Labour party leader Ed Miliband has said there is a "culture of irresponsibility" among some of the UK's biggest companies when it comes to tax avoidance.
Miliband was speaking at Google's own Big Tent conference outside London on Wednesday where he addressed the current difficulties surrounding Google's tax affairs, where it has been accused of aggressively avoiding paying the right amount of corporation tax in the UK.
"There is a culture of irresponsibility among some of the biggest firms in the country and that's got to change. We can't lecture people on benefits, about doing the right thing and showing responsibility if at the same time some of the biggest companies are sending out the wrong signals to our country," Miliband said.
Miliband spoke out against Google's practices following the company's re-appearance in front of the Public Account Committee (PAC) last week, when vice-president Matt Brittin tried to defend the company's policies by saying "99% of customers have no UK contact."
Google has come in for criticism for only paying £6m in corporation tax in 2011, despite recording annual revenues of £2.5bn in Britain that year.
Addressing his issues with Google specifically, Miliband said: "I can't be the only person here who feels disappointed that such a great company as Google,with such great founding principles, will be reduced to arguing that when it employs thousands of people in Britain, makes billions of pounds of revenue in Britain, it's fair that it should pay just a fraction of 1% of that in tax."
On Sunday Schmidt defended his company's position in a column for the Observer, saying: "Corporation tax should be paid on a company's profits, not its revenues. When a company only operates in one country, it's obvious where its profits are generated and thus where its taxes should be paid. But for multinational companies with a global presence, it's much more complicated."
However, Miliband disagrees:
"When Google does great things for the world, I applaud you. But when Eric Schmidt says, its current approach to tax is just 'capitalism', I disagree. It's a shame Eric Schmidt is not here to hear me say this directly. And when Google goes to extraordinary lengths to avoid paying its taxes, I say it's wrong."
Schmidt is also scheduled to speak at Google's Big Tent on Wednesday but was not present to her Miliband's comments on Wednesday morning.
Miliband said the UK needs to create "responsible capitalism" where "power is spread to the many, not concentrated in the hands of the few."
A lot of internet companies are attracted to countries such as Ireland which have low rates of corporation tax and more regulations. Apple is one such company funnelling the vast majority of its revenues through three subsidiaries in Ireland, a practice which has led to its CEO Tim Cook being questioned by a Senate subcommittee in Washington this week.
When asked if imposing stricter regulations on companies looking to establish themselves in the UK was therefore harmful, Miliband said he believed it wouldn't impact on that potential business: "My strong view about this is that some basic requirements around transparency for example, I just don't believe the idea companies are not going to locate or be headquartered in Britain because of some basic requirement about transparency."
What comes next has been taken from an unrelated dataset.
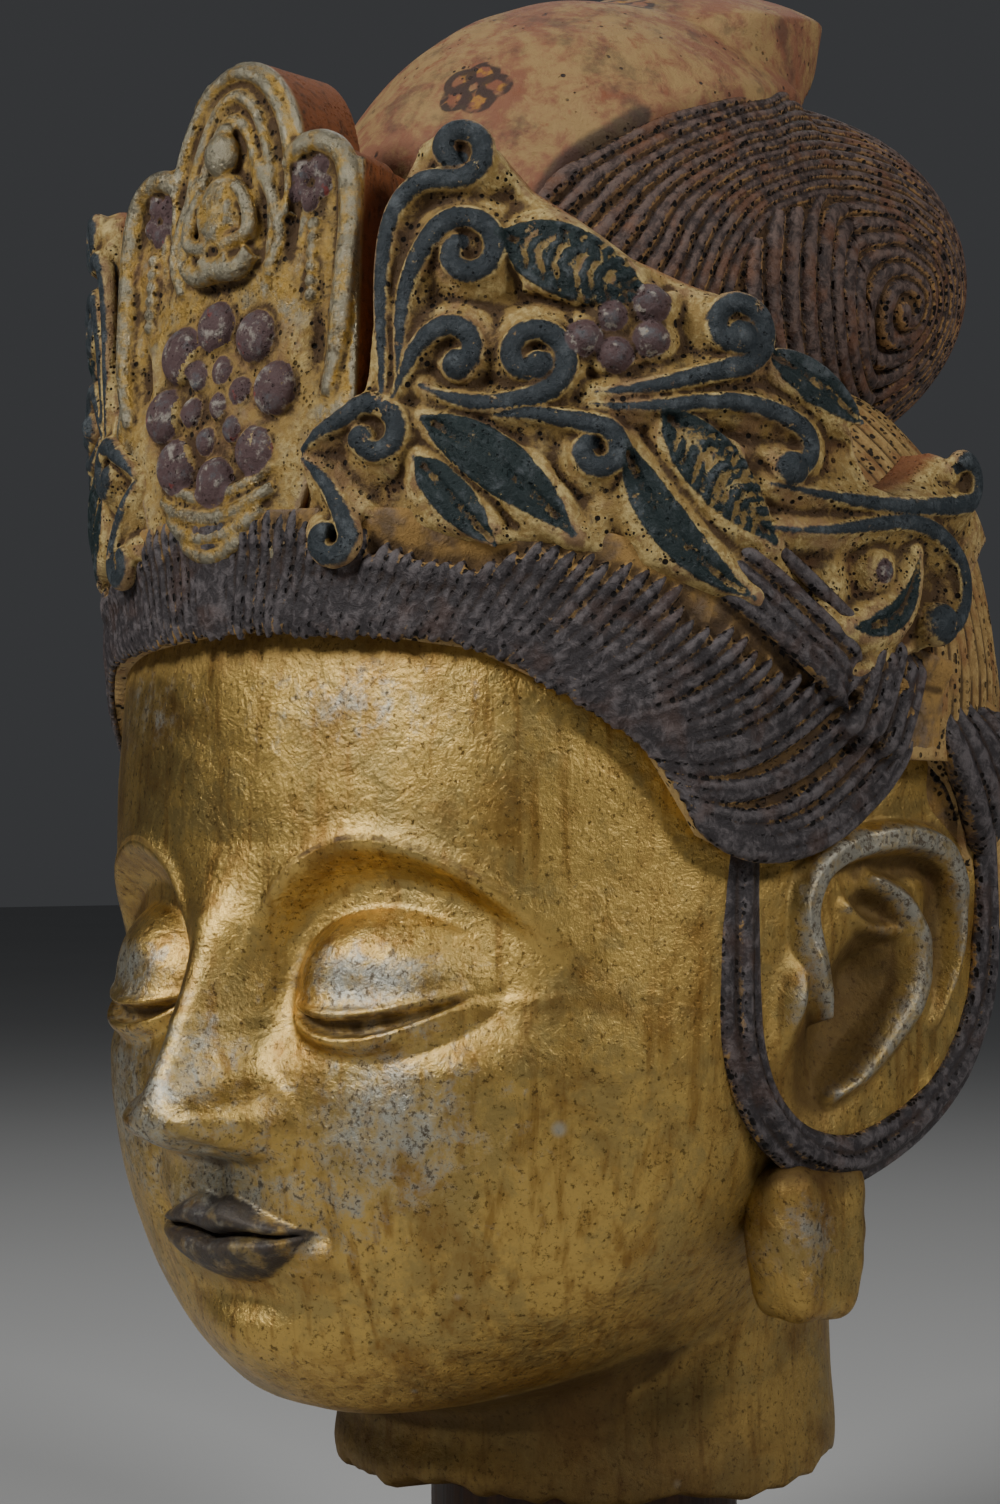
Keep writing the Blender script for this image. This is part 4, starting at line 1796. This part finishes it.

The Labour leader also drew comparisons with the financial crisis of the last few years, saying there are lessons to be learned. "What were the banks saying in the 2000s? They were saying don't regulate us, don't do the right thing in relation to us, otherwise we'll leave the country. Too often governments didn't respond, didn't do the right thing. I'm not saying [something like the financial crisis] will happen in the internet world, but I do think there are lessons to be learned."
Miliband also attacked David Cameron's position, saying he need to be more transparent:
"I'm saying to him, put your proposals on the table on tax avoidance, don't just talk about it...he's not putting concrete proposals forward on transparency, on transfer pricing, on tax havens, on tax avoidance rules, on extractive industries, on all of those things."
Miliband said the government needs to be able to say that it will act at home if it cannot get agreement internationally. He also said the Prime Minister should have addressed Google's tax issues with the company's executive chairman Eric Schmidt when he met him on Monday. "What do people want in politics today? They want people who will stand up and say this is the right thing, whoever is in the room, even if it is Eric Schmidt who is a very powerful guy."
Both Google and the UK government are seeking international tax and Miliband urged David Cameron to put forward proposals now to make it happen at the G8 which takes place in Northern Ireland on 17 and 18 June.
Don't be evil
Google's mantra of "Don't be evil" was used by Miliband to call on the company to do the right thing in relation to tax. He displayed a section of Google's 2004 IPO prospectus which read:
"Don't be evil. We will be stronger in the long term, we will be better served - as shareholders and in all other ways - by a company that does good things for the world, even if we forego some short-term gains. This is an important aspect of our culture and is broadly shared in the company."